Water: Bangalore is in deep, deep trouble. Tanker firms are holding sway at the peripheries. Unchecked and illegal borewell drilling is still the norm. Massive real estate activity still happens without water planning. The water agency is not fixing its own massive pipe leaks and is squandering the most precious resource. Solutions exist as always. But patronage politics must yield for solutions to flow in.

Public lands: Over the past few decades massive theft of government lands in the greater Bengaluru region has taken place, as showed by both the A T Ramaswamy and V Balasubramanian reports. The city became a real estate playground. After all, land theft is the hallmark of patronage politics. The Karnataka Congress party, if it really means change, can do something new here to stem the rot. (At the time I wrote this, their High Command in Delhi is busy negotiating the storm that the latest Coalgates and Railgates have stirred up.)
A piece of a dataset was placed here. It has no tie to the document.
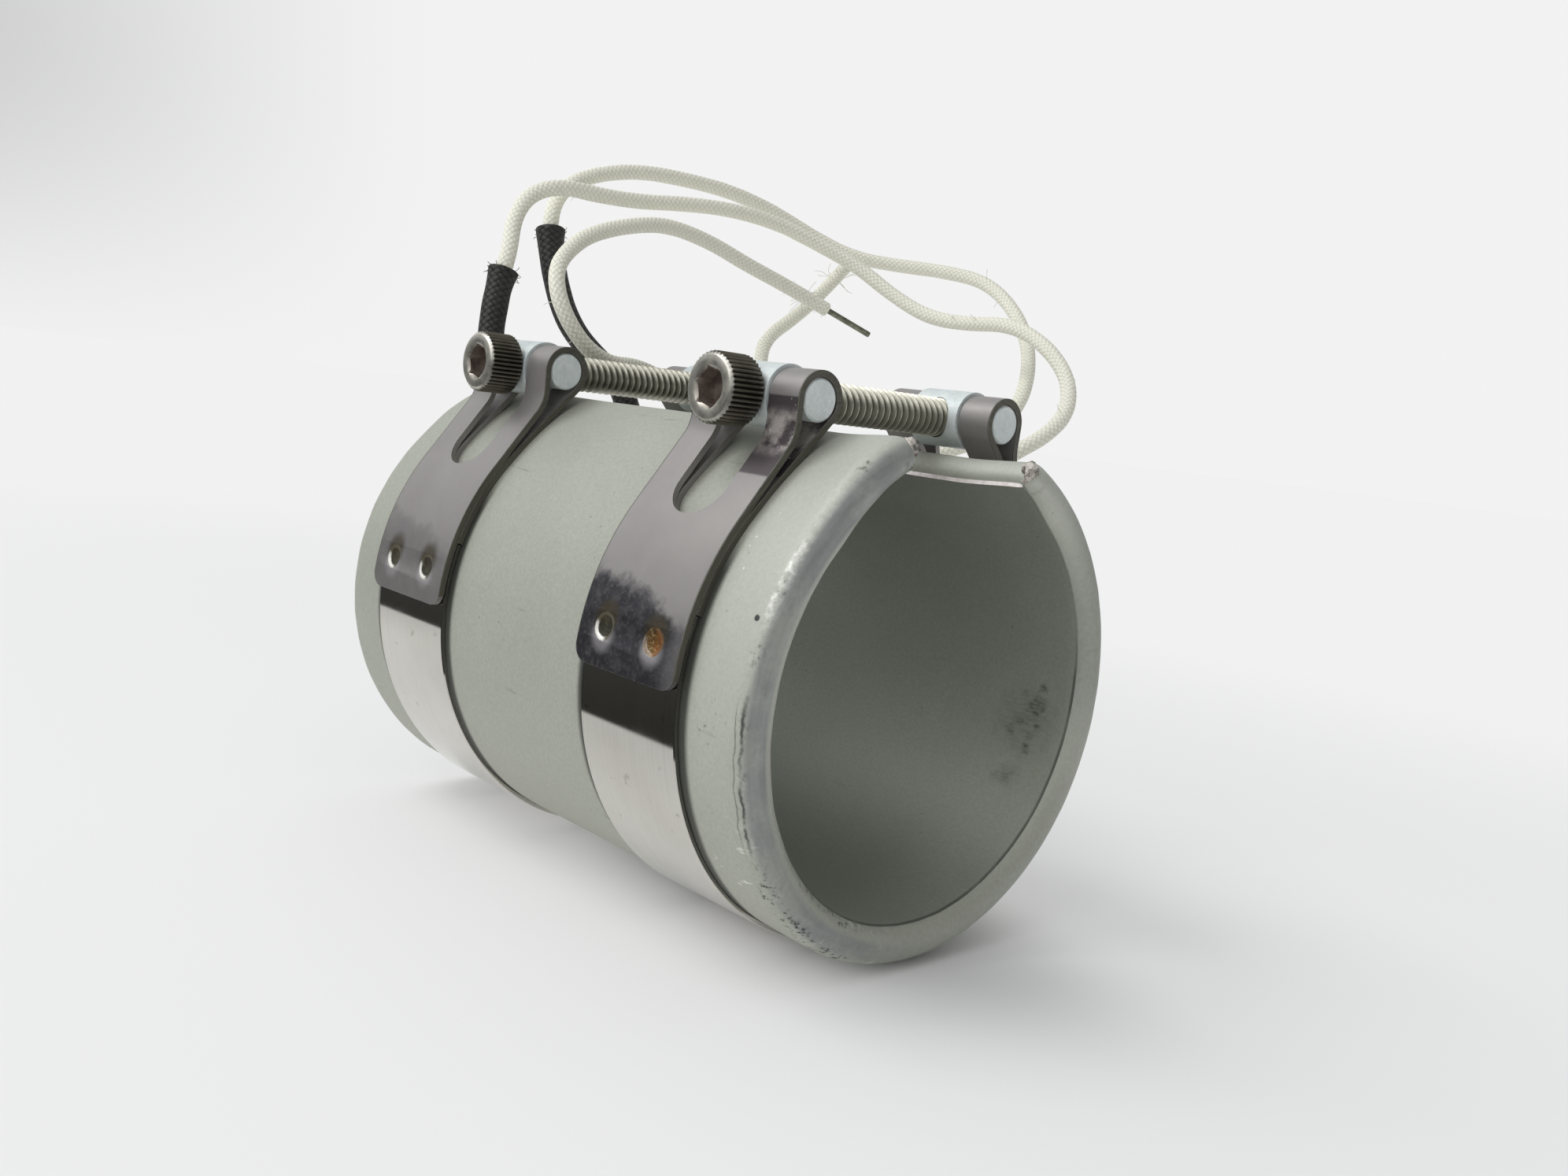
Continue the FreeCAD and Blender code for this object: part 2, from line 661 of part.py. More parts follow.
RIGHT_ROUTE = [
    (13.0, 38.7, 25.2), (12.7, 40.6, 29.6), (10.4, 42.0, 33.2), (6.2, 43.2, 36.2), (2.6, 44.4, 40.4),
    (0.8, 45.8, 46.0), (0.4, 47.8, 52.0), (1.3, 49.6, 57.4), (5.2, 51.4, 61.8), (12.2, 52.8, 64.8),
    (20.1, 53.1, 66.7), (29.4, 52.8, 67.2), (38.9, 51.9, 67.0), (48.2, 50.5, 65.2), (55.9, 47.4, 61.9),
    (61.7, 42.8, 59.4), (67.6, 37.1, 59.0), (72.5, 30.3, 58.8), (75.5, 23.0, 57.6), (75.3, 16.1, 53.3),
    (72.9, 9.8, 47.4), (68.1, 4.9, 41.2), (62.4, 1.8, 35.7), (56.6, 1.2, 31.6), (51.0, 3.0, 28.2),
    (46.8, 8.8, 26.0), (43.4, 16.0, 25.6), (40.6, 23.6, 26.6), (38.8, 31.2, 29.2), (38.8, 37.8, 33.2),
    (41.4, 42.2, 38.2), (44.9, 45.5, 42.7), (53.3, 46.8, 47.9), (60.1, 48.1, 53.1), (65.9, 49.1, 58.3),
]
# The sheath's end and top that the routes are written for
ROUTE_END = 42.85
ROUTE_TOP = 30.16
# Share of a run that the arc at each of its ends takes
CORNER_SHARE = 0.45


def seated(route):
    """The route's points, moved with the sheath's end and top."""
    shift = FreeCAD.Vector(0, half_length.value - ROUTE_END, outer_radius.value - ROUTE_TOP)
    return [FreeCAD.Vector(*point) + shift for point in route]


def rounded_route(points):
    """Edges of straight runs joined by tangent arcs, and the radius of each arc."""
    edges, radii = [], []
    start = points[0]
    for before, corner, after in zip(points, points[1:], points[2:]):
        arriving = corner - before
        leaving = after - corner
        half_turn = arriving.getAngle(leaving) / 2
        trim = CORNER_SHARE * min(arriving.Length, leaving.Length)
        radii.append(trim / math.tan(half_turn))
        arriving.normalize()
        leaving.normalize()
        first = corner - arriving * trim
        last = corner + leaving * trim
        inward = (leaving - arriving).normalize()
        depth = radii[-1] / math.cos(half_turn) - radii[-1]
        edges.append(Part.LineSegment(start, first).toShape())
        edges.append(Part.Arc(first, corner + inward * depth, last).toShape())
        start = last
    edges.append(Part.LineSegment(start, points[-1]).toShape())
    return edges, radii


def tube(edges, radius):
    """Round solid along a route."""
    start = edges[0].Vertexes[0].Point
    way = edges[0].Vertexes[1].Point - start
    spine = Part.Wire(edges)
    circle = Part.Wire(Part.Circle(start, way, radius).toShape())
    shell = Part.BRepOffsetAPI.MakePipeShell(spine)
    shell.add(circle)
    shell.build()
    shell.makeSolid()
    solid = shell.shape()
    expected = math.pi * radius ** 2 * spine.Length
    if abs(solid.Volume - expected) > expected / 100:
        raise RuntimeError(f"tube volume {solid.Volume:.1f}, expected {expected:.1f}")
    return solid


def add_shape(label, shape):
    feature = doc.addObject("Part::Feature", label)
    feature.Label = label
    feature.Shape = shape
    return feature


def first_edges(edges, length):
    """The edges of a route that end within a length of its start."""
    kept = []
    for edge in edges:
        length -= edge.Length
        if length < 0:
            return kept
        kept.append(edge)
    return kept


def make_lead(side, points):
    edges, radii = rounded_route(points)
    lead_radius = cell("lead_diameter").value / 2
    below = Part.makeCylinder((terminal_outer + seat_gap).value, cell("sheath_length").value, ORIGIN, Y_AXIS)
    add_shape(f"{side}_lead", tube(edges, lead_radius).cut(below))
    sleeved = first_edges(edges, cell(f"{side}_sleeve_length").value)
    sleeve = tube(sleeved, cell("sleeve_diameter").value / 2)
    bore = tube(sleeved, lead_radius + cell("sleeve_gap").value)
    add_shape(f"{side}_sleeve", sleeve.cut([bore, below]))
    length = sum(edge.Length for edge in edges)
    print(f"{side}_lead: {length:.1f} mm long, bend radii {min(radii):.1f} to {max(radii):.1f} mm")
    print(f"{side}_lead bends: " + ", ".join(f"{radius:.0f}" for radius in radii))

    wire = doc.addObject("Part::Cylinder", f"{side}_conductor")
    wire.Label = f"{side}_conductor"
    bind(wire, Radius=cell("conductor_diameter") / 2, Height=cell(f"{side}_bare_length"))
    wire.Placement = FreeCAD.Placement(points[-1], FreeCAD.Rotation(Z_AXIS, points[-1] - points[-2]))


def make_lead_hole(side, points):
    """Cutter for the hole through which a sleeve leaves the sheath."""
    hole = doc.addObject("Part::Cylinder", f"{side}_lead_hole")
    bind(hole, Radius=cell("sleeve_diameter") / 2 + cell("hole_gap"), Height=cell("hole_reach"))
    hole.Placement = FreeCAD.Placement(points[0], FreeCAD.Rotation(Z_AXIS, points[1] - points[0]))
    return hole


def finish_sheath(wrap, left_points, right_points):
    holes = doc.addObject("Part::MultiFuse", "lead_holes")
    holes.Shapes = [make_lead_hole("left", left_points), make_lead_hole("right", right_points)]
    cut = doc.addObject("Part::Cut", "outer_sheath")
    cut.Label = "outer_sheath"
    cut.Base = wrap
    cut.Tool = holes


left_points = seated(LEFT_ROUTE)
right_points = seated(RIGHT_ROUTE)
finish_sheath(make_sheath(), left_points, right_points)
make_liner()
make_layers()
make_clamp("front", -1)
make_clamp("rear", 1)
make_lead("left", left_points)
make_lead("right", right_points)
doc.recompute()

PIECES = [
    "outer_sheath", "inner_liner", "inner_mica", "element_former", "resistance_ribbon", "outer_mica",
    "backing_blanket",
]
for side in ("left", "right"):
    PIECES += [f"{side}_terminal", f"{side}_sleeve", f"{side}_lead", f"{side}_conductor"]
for end in ("front", "rear"):
    PIECES += [f"{end}_band", f"{end}_head_strap", f"{end}_far_strap"]
    PIECES += [f"{end}_head_trunnion", f"{end}_far_trunnion", f"{end}_screw"]

for item in doc.Objects:
    if "Invalid" in item.State or "Error" in item.State:
        raise RuntimeError(f"{item.Name} failed: {item.State}")
pieces = {label: doc.getObjectsByLabel(label)[0] for label in PIECES}
for label, piece in pieces.items():
    if piece.Shape.isNull() or not piece.Shape.isValid():
        raise RuntimeError(f"{label} has no valid shape")

os.makedirs("parts", exist_ok=True)
for label, piece in pieces.items():
    piece.Shape.exportStep(f"parts/{label}.step")
    print(f"{label}: {len(piece.Shape.Solids)} solid, {piece.Shape.Volume:.1f} cubic mm")
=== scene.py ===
# %% [markdown]
# # A clamp-on mica band heater
#
# The real object is a split sleeve of coated sheet steel that is clamped round a machine's barrel.
# Two steel bands with looped straps squeeze it, each drawn shut by a socket screw between two cross
# pins, and two braided leads bring the current.  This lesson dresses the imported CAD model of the
# heater.  Everything is in metres, in the CAD model's own frame: the barrel's axis is Y, and the gap
# and the screws are on top, at +Z.

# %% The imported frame
import math
import random
import bmesh
import bpy
from mathutils import Matrix, Vector, noise


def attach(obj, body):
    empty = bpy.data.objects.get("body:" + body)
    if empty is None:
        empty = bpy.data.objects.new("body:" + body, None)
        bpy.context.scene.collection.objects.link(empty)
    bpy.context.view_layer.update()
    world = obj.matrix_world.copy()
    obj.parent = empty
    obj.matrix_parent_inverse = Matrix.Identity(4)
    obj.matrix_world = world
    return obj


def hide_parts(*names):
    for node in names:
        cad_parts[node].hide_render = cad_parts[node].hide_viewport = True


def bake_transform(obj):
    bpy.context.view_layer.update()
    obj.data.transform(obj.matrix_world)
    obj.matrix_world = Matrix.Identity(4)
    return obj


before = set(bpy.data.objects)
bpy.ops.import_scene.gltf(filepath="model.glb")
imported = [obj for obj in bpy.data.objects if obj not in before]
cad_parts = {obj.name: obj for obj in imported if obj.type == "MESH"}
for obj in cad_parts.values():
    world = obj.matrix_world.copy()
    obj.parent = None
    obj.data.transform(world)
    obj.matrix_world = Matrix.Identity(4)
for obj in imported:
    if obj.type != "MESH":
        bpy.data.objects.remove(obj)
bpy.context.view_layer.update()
MM = 0.001

# %% [markdown]
# ## Camera
# The photograph was taken from the head side of the screws, a little above the axis and slightly
# tilted.  A camera is a place, a direction and a lens, so its matrix is built from three measured
# directions: what it sees as right, as up and as backwards.

# %% Camera
camera_data = bpy.data.cameras.new("photo_camera")
camera_data.lens = 31.825
camera_data.sensor_width = 36
camera_data.clip_start = 0.01
camera = bpy.data.objects.new("photo_camera", camera_data)
bpy.context.collection.objects.link(camera)
right = Vector((0.72798, -0.67465, 0.12207))
up = Vector((-0.00271, 0.17521, 0.98453))
backwards = Vector((-0.68559, -0.71705, 0.12572))
camera.matrix_world = Matrix.Translation((-0.119847, -0.139411, 0.030547)) @ Matrix(
    (right, up, backwards)).transposed().to_4x4()
bpy.context.scene.camera = camera
bpy.context.scene.view_settings.view_transform = "Standard"
print("camera lens:", camera_data.lens, "mm")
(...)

Decentralisation of state powers: Our cities are like bloated children on steroids. Without decentralisation of state power, Bengaluru has grown, but did not grow up. I argued in an open letter to Manmohan Singh two weeks ago that I do not want world-class infrastructure, I want world-class city government. Many friends found so much clarity in the letter that they asked me to get Dr Singh to read it. That article was premised on aspirational politics. I intend to give it to the new chief minister anyway. Fat hopes they will act, you might say.

In the meantime, the people in aspirational politics will simply have to keep chipping away to take power back. There is no comparable model anywhere on the planet for the complex and transformative political journey this country and its cities are going through. Something will have to break on the ground, hopefully sooner rather than later.